Second, this project will require a reckoning with the inevitability of elites, notwithstanding the danger they pose to democracy. Miller is absolutely right that the American order empowers elites to block the expression of majoritarian will. But for better or worse, the first lesson of modern political science is that oligarchy dies hard. I agree completely that it is a terrible look for elites—starting with our founders—to arrange that outcome. But elites aren’t going anywhere any time soon, and if mass democracy is going to be elitist in some sense or other, then Plato’s old dream of better elites is going to have to be our own.

It is true that the boundary between elites and masses can be shifted to spread power to more people.
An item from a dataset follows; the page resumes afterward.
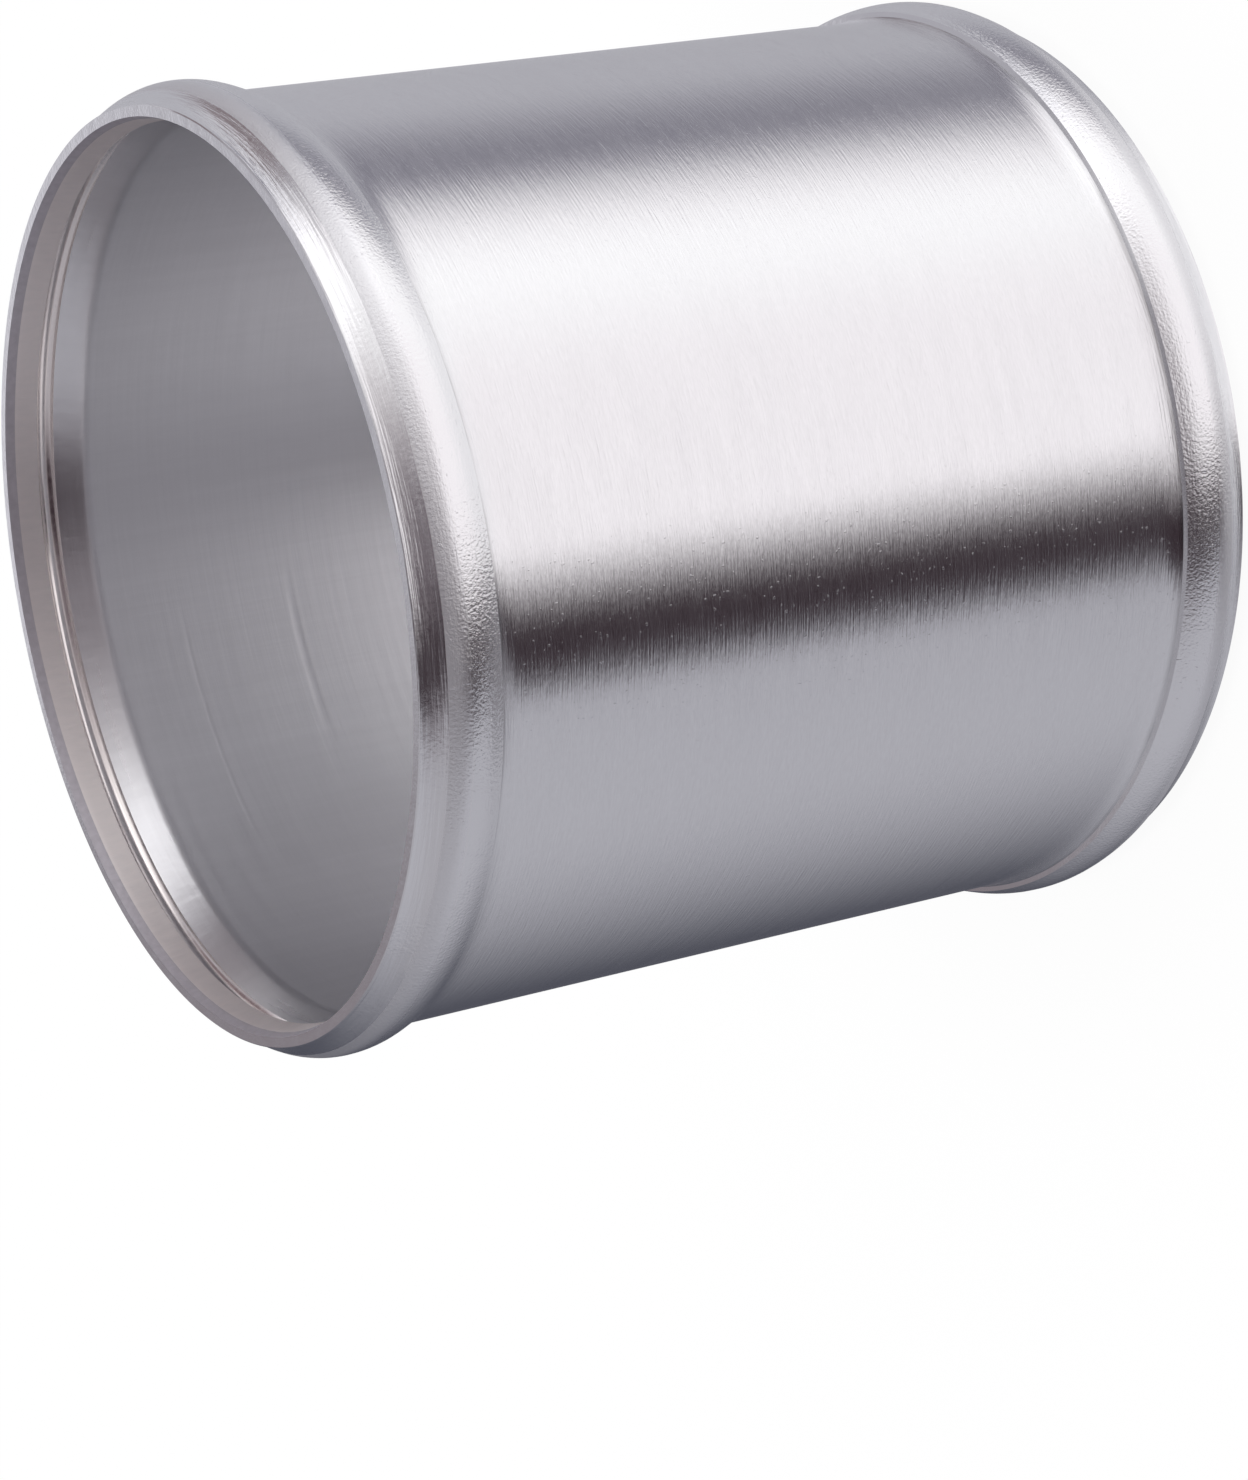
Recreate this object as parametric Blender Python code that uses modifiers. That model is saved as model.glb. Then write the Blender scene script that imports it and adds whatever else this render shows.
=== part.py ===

It is also true that we can try to make that boundary more rather than less permeable—what “meritocracy,” now under much suspicion and rightly so, was supposed to achieve. Yet for all the love that participatory institutions like citizens’ assemblies or juries may deserve, democrats also need to work harder to imagine and pursue desirable forms of elite administration and rule. Attacking checks and balances will do little to advance majority rule if it does not come with a substantial plan for organizing and collaborating with elites who will use their power to make policy responsive to majority opinion.

Finally, while so-called progressive federalism and court-centered legalism are indeed dead ends, any successful populism must subordinate matters of governance to matters of substance, both morally and strategically. The kind of country (and world) that Americans want is the most important matter. Calling for a politics of democratic empowerment without a vision for what the power is for is like setting the table without a menu.

Miller thus gets it exactly right when she calls for a proactive political agenda. She suggests what hers might be, from health care to the minimum wage. And she shows why majority rule and mass politics are not to be feared—in part because these things themselves can provide effective limits on power.

But abstract injunctions to revive politics are still a far cry from identifying what Americans should hope to achieve with democracy if they can get more of it. Without such clarity, hopes to democratize America might prove hostage to the lowering of expectations Miller rightly condemns—say, by leading us to set our sights on mere constitutional change. People rarely support changes in how they organize politics in the absence of promises of what a new politics will deliver. In critiquing the process obsessions of advocates of checks and balances, proposing new process is not enough.